Of course, I could go on and on…and on and on and on, but isn’t that the point? Yes, I am very blessed. Nathan is still staring me in the eyes and saying again, “You’re the man.” Yes, like the Jewish people, I need to seriously realize that makes me very accountable. “To whom much is given, much will also be required.” Peter asked Jesus, “What about him?” (referring to John), and what was Jesus’ answer? “What is that to you? You follow Me!” (Jn. 21:22). “So then, each of us will stand and give an account of himself to God” (Rom. 14:12).

What about me? What about you?

I hope I am not taking the Lord’s blessings for granted. I hope I’m making good on them in every way I can. As I sit here, though, I feel like the question runs so deep, the only thing I can do is to take it to prayer and then leave it there. I know my own heart is “desperately wicked and deceitful above all things.” That passage (Jer. 17:9) then asks, “Who can know it?” and the very next verse answers, “I the Lord search the heart.” Yes. The Lord knows. So I can pray, “Search me, O God, and know my heart. Try me and know my anxious thoughts and cares. See if there be any wicked way in me, and lead me in the way everlasting.” What can we do but run to Heb. 4:16 and hide in His promise, “Let us therefore come boldly unto the throne of grace, that we may obtain mercy and find grace to help in time of need!”

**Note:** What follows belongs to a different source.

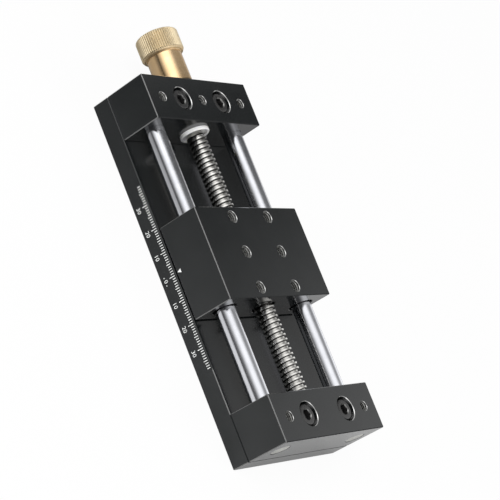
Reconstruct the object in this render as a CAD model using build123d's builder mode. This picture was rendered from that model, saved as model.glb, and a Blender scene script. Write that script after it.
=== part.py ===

Rather than being critical of the Jewish people, we all need to realize we’re cut from “the same bolt of cloth” and, if not even more accountable, at least as much as them. May we all today live with hearts filled with thankfulness and acknowledgment of so much blessing, then honestly ask the Lord to help us make the best of it all, to love well because He does, to live well because He’s given us so much!